Iriek’s crime was indeed a heinous one that the jury could well find deserved the death penalty. But how confident can we be that, in the absence of the prosecutor’s improper appeal to general deterrence, not a single juror would have considered the mitigating circumstances presented — Irick’s lack of any prior felony conviction, his history of mental impairment, his close relationship with the victim’s family, and his remorse — and decided that life without parole was the appropriate punishment for Irick? As the Supreme Court said in Caldwell v. Mississippi, 472 U.S. 320, 341, 105 S.Ct. 2633, 86 L.Ed.2d 231 (1985), if the court “cannot say that [the prosecutor’s comments] had no effect on the sentencing decision,” then the jury’s decision “does not meet the standard of reliability that the Eighth Amendment requires.”

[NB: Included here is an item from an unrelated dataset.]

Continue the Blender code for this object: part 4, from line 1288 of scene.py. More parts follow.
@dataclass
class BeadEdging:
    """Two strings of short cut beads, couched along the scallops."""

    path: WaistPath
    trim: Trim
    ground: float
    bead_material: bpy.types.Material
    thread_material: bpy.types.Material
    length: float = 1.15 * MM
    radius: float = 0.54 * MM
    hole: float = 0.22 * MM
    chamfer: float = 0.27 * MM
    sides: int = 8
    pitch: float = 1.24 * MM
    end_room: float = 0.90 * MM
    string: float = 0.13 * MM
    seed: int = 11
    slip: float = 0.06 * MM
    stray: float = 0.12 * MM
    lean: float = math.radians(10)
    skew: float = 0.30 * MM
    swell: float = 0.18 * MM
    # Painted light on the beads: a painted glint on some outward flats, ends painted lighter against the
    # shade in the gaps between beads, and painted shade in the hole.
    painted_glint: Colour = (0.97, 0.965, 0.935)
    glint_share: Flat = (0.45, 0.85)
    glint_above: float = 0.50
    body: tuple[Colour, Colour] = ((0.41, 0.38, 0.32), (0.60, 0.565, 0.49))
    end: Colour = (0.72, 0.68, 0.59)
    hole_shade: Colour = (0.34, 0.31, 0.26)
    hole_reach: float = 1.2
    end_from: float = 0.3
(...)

There is no doubt in the present case that the prosecutor’s final words to the jury were, as acknowledged by the Tennessee Supreme Court, “inappropriate.” The sole question then is whether this inappropriate conduct “influenced the jury’s decision between life and death.” Lundgren v. Mitchell, 440 F.3d 754, 778 (6th Cir.2006). The prosecutor in this case injected an improper consideration — the death penalty’s alleged effectiveness to deter other heinous murders of young children — into the balance between aggravating and mitigating factors. A juror could hardly be expected to ignore this powerful emotional appeal to an irrelevant factor, especially in the absence of an appropriate instruction from the court.

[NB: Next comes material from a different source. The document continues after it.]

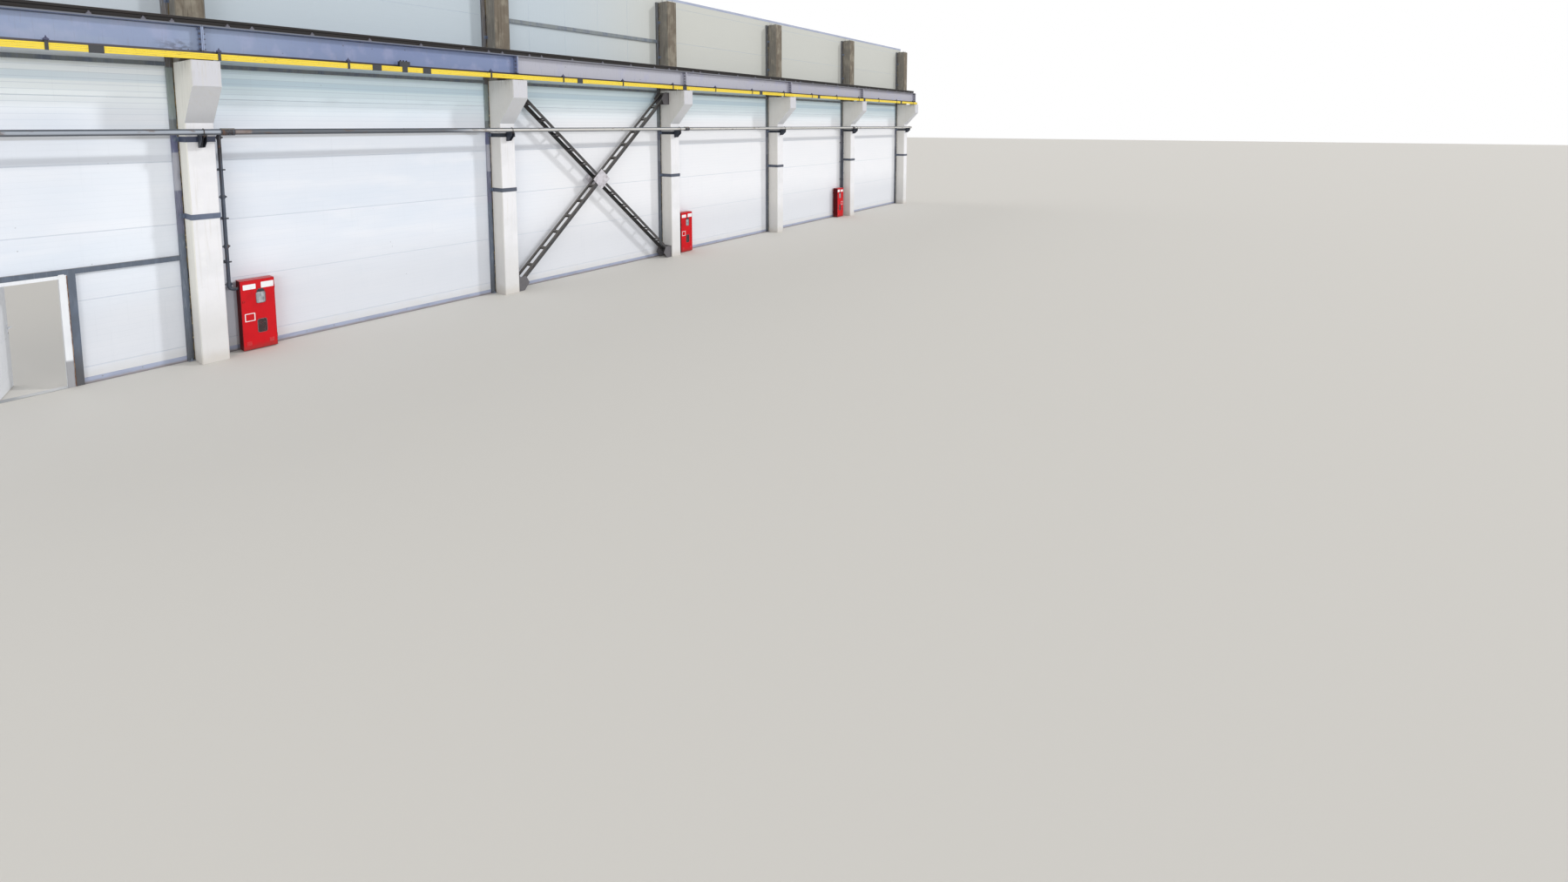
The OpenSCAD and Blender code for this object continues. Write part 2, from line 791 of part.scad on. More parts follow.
// Open-fronted sheet box with a shelf, held off the panels by two rails.
module fire_cabinet(k) {
    t = cabinet_t;
    color(red_paint)
        at_cabinet(k) {
            difference() {
                block([0, body_front, 0], [cabinet_w, cabinet_rear, cabinet_h]);
                block([t, body_front - 1, t], [cabinet_w - t, cabinet_rear - t, shelf_z]);
                block([t, body_front - 1, shelf_z + t], [cabinet_w - t, cabinet_rear - t, cabinet_h - t]);
            }
            for (z = rail_heights)
                block([rail_inset, cabinet_rear, z], [cabinet_w - rail_inset, panel_in, z + rail_inset]);
            for (z = cabinet_hinge_z)
                translate([cabinet_w + cabinet_pin_x, cabinet_pin_y, z]) {
                    cylinder(h = cabinet_knuckle_h, r = cabinet_knuckle_r);
                    cylinder(h = 1.9 * cabinet_knuckle_h, r = cabinet_pin_r);
                    block([-cabinet_pin_x, 0, 0],
                          [-cabinet_pin_x + cabinet_hinge_t, cabinet_hinge_l, cabinet_knuckle_h]);
                }
        }
}

// A rounded window through the door, from z up by h.
module window(x, z, w, h, r) {
    translate([x, cabinet_front - 1, z])
        rotate([90, 0, 0])
            mirror([0, 0, 1])
                linear_extrude(cabinet_door_d + 2)
                    union() {
                        translate([r, 0]) square([w - 2 * r, h]);
                        translate([0, r]) square([w, h - 2 * r]);
                        for (p = [[r, r], [w - r, r], [r, h - r], [w - r, h - r]])
                            translate(p) circle(r = r);
                    }
}

// Folded sheet door with two windows, each with a raised rim behind it.
module cabinet_door(k) {
    t = cabinet_t;
    y0 = cabinet_front;
    y1 = cabinet_front + cabinet_door_d;
    x = window_x;
    openings = [[window_up_z, window_up_h], [window_low_z, window_low_h]];
    color(red_paint)
        at_cabinet(k)
            difference() {
                union() {
                    difference() {
                        block([0, y0, 0], [cabinet_w, y1, cabinet_h]);
                        block([t, y0 + t, t], [cabinet_w - t, y1 + 1, cabinet_h - t]);
                    }
                    for (o = openings)
                        block([x - window_rim, y0 + t / 2, o[0] - window_rim],
                              [x + window_w + window_rim, y0 + 2 * t, o[0] + o[1] + window_rim]);
                    rod(knob[1], [knob[0], y0 + t, cabinet_h * 0.7], [knob[0], y0 - knob[2], cabinet_h * 0.7]);
                    for (z = cabinet_hinge_z)
                        translate([cabinet_w + cabinet_pin_x, cabinet_pin_y, z + cabinet_knuckle_h + 1]) {
                            cylinder(h = cabinet_knuckle_h, r = cabinet_knuckle_r);
                            block([-cabinet_pin_x - 1, -cabinet_door_d / 2, 0],
                                  [-cabinet_pin_x + cabinet_hinge_t, 0, cabinet_knuckle_h]);
                        }
                }
                for (o = openings)
                    window(x, o[0], window_w, o[1], window_r);
                for (z = cabinet_hinge_z)
                    translate([cabinet_w + cabinet_pin_x, cabinet_pin_y, z + cabinet_knuckle_h])
                        cylinder(h = cabinet_knuckle_h + 2, r = cabinet_pin_r + pin_play);
            }
}

// One branch of a diagonal: an angle with its flat leg outwards and its other leg on top.
module branch(x0, x1, side) {
    out = side * brace_spread / 2;
    leg = brace_leg / 2;
    along_x(x0, x1)
        polygon([
            [out, -leg], [out, leg], [out - side * brace_leg, leg],
            [out - side * brace_leg, leg - brace_t], [out - side * brace_t, leg - brace_t],
            [out - side * brace_t, -leg]
        ]);
}

// A run of two branches with battens across them, from x0 to x1 along the diagonal.
module lattice(x0, x1) {
    inner = brace_spread / 2;
    count = max(2, round((x1 - x0) / batten_pitch));
    for (side = [-1, 1])
        branch(x0, x1, side);
    for (k = [0:count])
        let (x = x0 + batten_w / 2 + k * (x1 - x0 - batten_w) / count, h = brace_leg / 2) {
            block([x - batten_w / 2, -inner, h - brace_t], [x + batten_w / 2, inner, h]);
            block([x - batten_w / 2, -inner, -h], [x + batten_w / 2, inner, -h + brace_t]);
        }
}

// Turns the (X, Z) plane so that X runs up one diagonal of the braced bay.
module on_diagonal(rising) {
    x0 = grid_x(braced_bay) + column_w / 2;
    translate([x0, 0, rising ? brace_low : brace_high])
        rotate([0, rising ? -brace_angle : brace_angle, 0])
            children();
}

module brace_rising() {
    color("#4b4a4d")
        on_diagonal(true)
            lattice(brace_end_clear, brace_l - brace_end_clear);
}

module brace_falling() {
    color("#4b4a4d")
        on_diagonal(false) {
            lattice(brace_end_clear, brace_l / 2 - brace_cross_gap);
            lattice(brace_l / 2 + brace_cross_gap, brace_l - brace_end_clear);
        }
}

// Gusset pair at one end of a diagonal, with the plate that fixes it to the column.
module end_gusset(from_left, low) {
    y0 = brace_spread / 2;
    x = from_left ? grid_x(braced_bay) + column_w / 2 : grid_x(braced_bay + 1) - column_w / 2;
    z0 = low ? 0 : brace_high - end_plate_h;
    inward = from_left ? 1 : -1;
    far = low ? z0 + end_plate_h : z0;
    near = low ? z0 : z0 + end_plate_h;
    translate([x, 0, 0]) {
        block([min(0, inward * end_base_t), -y0 - 2 * brace_t, z0],
              [max(0, inward * end_base_t), y0 + 2 * brace_t, z0 + end_plate_h]);
        for (y = [-y0 - brace_t, y0])
            translate([0, y + brace_t, 0])
                rotate([90, 0, 0])
                    linear_extrude(brace_t)
                        polygon([
                            [inward * end_base_t / 2, near], [inward * end_gusset_l * 0.55, near],
                            [inward * end_gusset_l, (near + far) / 2], [inward * end_gusset_l * 0.7, far],
                            [inward * end_base_t / 2, far]
                        ]);
    }
}

module brace_gussets() {
    y0 = brace_spread / 2;
    side = gusset_side / 2;
    color("#c9c6c4") {
        for (from_left = [true, false], low = [true, false])
            end_gusset(from_left, low);
        on_diagonal(true)
            for (y = [-y0 - brace_t, y0])
                block([brace_l / 2 - side, y, -side], [brace_l / 2 + side, y + brace_t, side]);
    }
}

for (i = [0:column_count - 1])
    column(i);
column_plates();
column_straps();
for (i = [0:bay_count - 1])
    crane_girder(i);
crane_rail();
conductor_bars();
conductor_fittings();
wall_posts();
wall_girts();
door_trimmers();
panels_bay_1_left();
panels_bay_1_right();
panels_bay_1_over();
for (i = [1:bay_count - 1])
    panels_bay(i);
foot_flashing();
outer_flashings();
door_frame();
door_leaf();
fire_main();
main_brackets();
fire_risers();
for (k = [0:cabinet_count - 1])
    fire_cabinet(k);
for (k = [0:cabinet_count - 1])
    cabinet_door(k);
brace_rising();
brace_falling();
brace_gussets();
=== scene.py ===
"""Dresses the long side wall of a crane hall: columns, girder, cladding, doorway, pipes and bracing.

The CAD solids stay where they are and get their finishes here. Clips, bolts, seals and small
fittings that the solids leave out are modelled piece by piece and ride on the body that carries them.
"""

import json
import logging
import math
from contextlib import contextmanager
from dataclasses import dataclass, replace
from enum import Enum
from typing import Callable, Iterator, Sequence

import bpy
from mathutils import Euler, Matrix, Vector


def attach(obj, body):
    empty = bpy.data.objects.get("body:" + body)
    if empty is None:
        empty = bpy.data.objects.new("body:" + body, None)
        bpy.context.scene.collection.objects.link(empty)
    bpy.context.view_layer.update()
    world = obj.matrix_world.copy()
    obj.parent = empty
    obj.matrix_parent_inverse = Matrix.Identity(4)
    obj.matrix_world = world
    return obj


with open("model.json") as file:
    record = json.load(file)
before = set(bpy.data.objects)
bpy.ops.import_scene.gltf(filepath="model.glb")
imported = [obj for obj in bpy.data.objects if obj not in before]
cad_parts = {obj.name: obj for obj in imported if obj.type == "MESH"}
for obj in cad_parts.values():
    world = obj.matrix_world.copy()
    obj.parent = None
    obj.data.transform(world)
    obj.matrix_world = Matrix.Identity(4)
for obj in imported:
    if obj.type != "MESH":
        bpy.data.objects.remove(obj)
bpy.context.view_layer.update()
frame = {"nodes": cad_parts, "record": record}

LOG = logging.getLogger("hall_wall")
Point = tuple[float, float, float]
Span = tuple[float, float]
Piece = bpy.types.Object
Socket = bpy.types.NodeSocket
Tree = bpy.types.NodeTree

# The wall's fixed lines in metres, as the CAD frame has them.
GRID: tuple[float, ...] = (-18.0, -12.0, -6.0, 0.0, 6.0, 12.0, 18.0)
COLUMN_HALF = 0.2
COLUMN_REAR = 0.23
PANEL_IN = 0.29
PANEL_OUT = 0.39
COLUMN_TOP = 8.4
GIRDER_Y = -0.645
GIRDER_FOOT = 5.64
GIRDER_TOP = 6.13
BAR_Y = -0.87
MAIN_Y = -0.43
MAIN_Z = 4.27
MAIN_R = 0.054

# Air between a fitting and the face it sits on, so that the two don't flicker.
AIR = 0.0003


# Finishes


def linear(code: str) -> tuple[float, float, float, float]:
    """Turns a written sRGB colour into the linear values that the shader takes.

    Args:
        code: colour such as "#c8101c".

    Returns:
        Red, green, blue and a full alpha.
    """
    parts = [int(code[i:i + 2], 16) / 255 for i in (1, 3, 5)]
    red, green, blue = (p / 12.92 if p <= 0.04045 else ((p + 0.055) / 1.055) ** 2.4 for p in parts)
    return red, green, blue, 1.0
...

Because I believe that there is a reasonable probability that at least one juror would have reached a different outcome as to Irick’s sentence in the absence of the prosecutor’s misconduct, I conclude that the state court’s ruling to the contrary was an unreasonable application of federal law as declared by the Supreme Court. See Bell, 402 F.3d at 649 (“If a habeas court is in ‘grave doubt’ as to the harmlessness of an error, the habeas petitioner must prevail.”); Skaggs v. Parker, 235 F.3d 261, 271 (6th Cir.2000) (“[A] petitioner need not prove by a preponderance of the evidence *332that the result would have been different, but merely that there is a reasonable probability that the result would have been different.” (citing Williams, 529 U.S. at 371, 120 S.Ct. 1495)). I would therefore grant Irick’s petition for a writ of habeas corpus as to his death sentence, conditioned on the state of Tennessee retrying the penalty phase of the case without the taint of the prosecutor’s general-deterrence argument.